--- START DATASET CONTENT ---
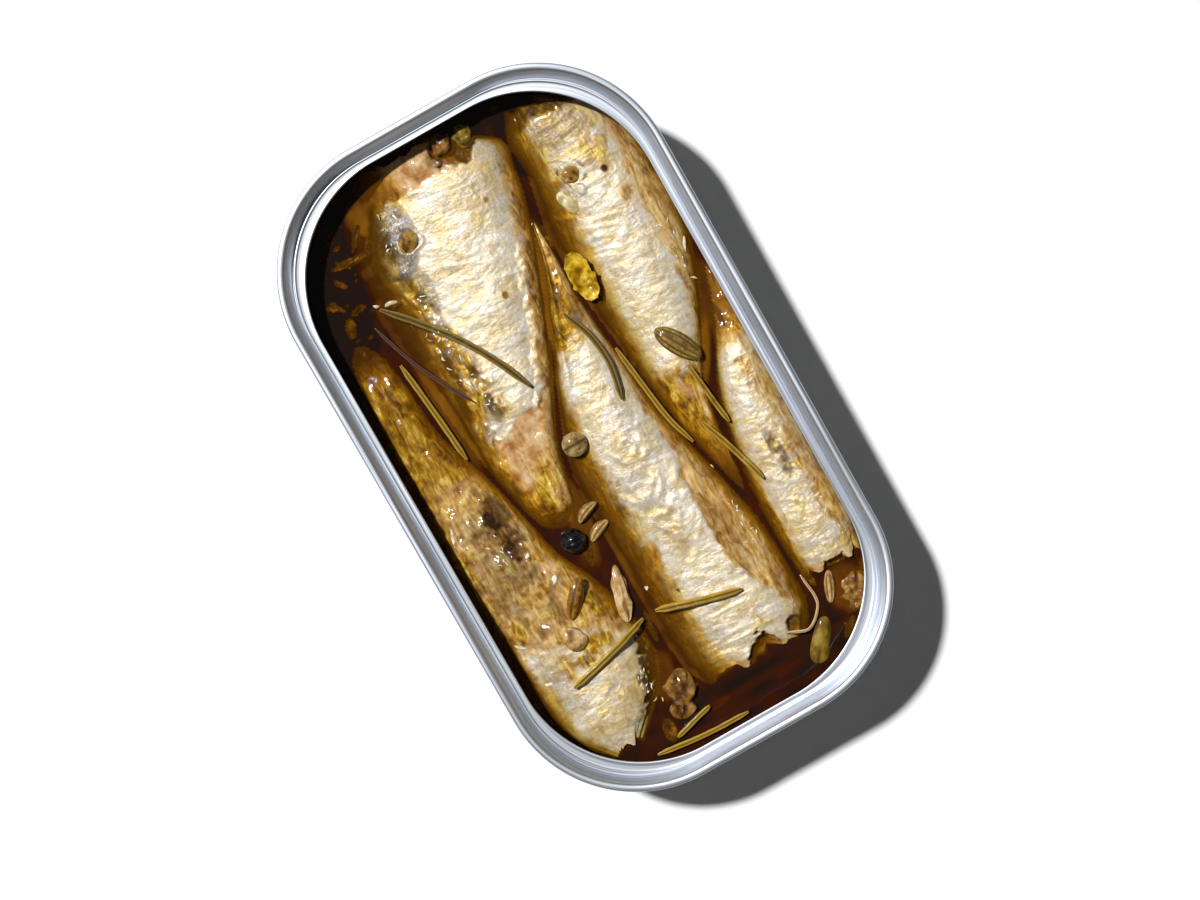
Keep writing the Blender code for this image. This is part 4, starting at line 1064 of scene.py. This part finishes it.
--- END DATASET CONTENT ---
--- START DATASET CONTENT ---
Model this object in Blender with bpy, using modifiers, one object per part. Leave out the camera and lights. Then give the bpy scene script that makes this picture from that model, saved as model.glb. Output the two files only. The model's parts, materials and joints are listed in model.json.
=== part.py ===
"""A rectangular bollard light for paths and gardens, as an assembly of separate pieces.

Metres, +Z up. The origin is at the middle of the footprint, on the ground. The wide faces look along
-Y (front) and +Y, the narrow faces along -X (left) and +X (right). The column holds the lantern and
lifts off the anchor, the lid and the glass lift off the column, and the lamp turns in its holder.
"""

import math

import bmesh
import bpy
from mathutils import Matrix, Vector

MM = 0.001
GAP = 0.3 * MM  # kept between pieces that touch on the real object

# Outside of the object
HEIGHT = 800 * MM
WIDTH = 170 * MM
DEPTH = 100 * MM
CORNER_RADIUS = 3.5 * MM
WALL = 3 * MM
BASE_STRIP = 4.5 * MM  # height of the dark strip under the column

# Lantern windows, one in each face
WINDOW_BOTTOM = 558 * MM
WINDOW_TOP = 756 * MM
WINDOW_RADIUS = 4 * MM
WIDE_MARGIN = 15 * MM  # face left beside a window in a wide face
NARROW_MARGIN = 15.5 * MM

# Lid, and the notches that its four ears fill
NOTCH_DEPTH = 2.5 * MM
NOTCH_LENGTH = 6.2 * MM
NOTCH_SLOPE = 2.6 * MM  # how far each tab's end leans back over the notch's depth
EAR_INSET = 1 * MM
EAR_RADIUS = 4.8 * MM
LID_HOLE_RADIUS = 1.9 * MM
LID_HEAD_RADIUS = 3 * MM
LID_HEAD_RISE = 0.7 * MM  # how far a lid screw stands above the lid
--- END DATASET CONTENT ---
WHAT YOU SHOULD DO >> Give again, word for word, only the lines running from the line with "Model this object" through the line with "of separate pieces."; include both of those lines.

SOLUTION TO THE PROBLEM >>
Model this object in Blender with bpy, using modifiers, one object per part. Leave out the camera and lights. Then give the bpy scene script that makes this picture from that model, saved as model.glb. Output the two files only. The model's parts, materials and joints are listed in model.json.
=== part.py ===
"""A rectangular bollard light for paths and gardens, as an assembly of separate pieces.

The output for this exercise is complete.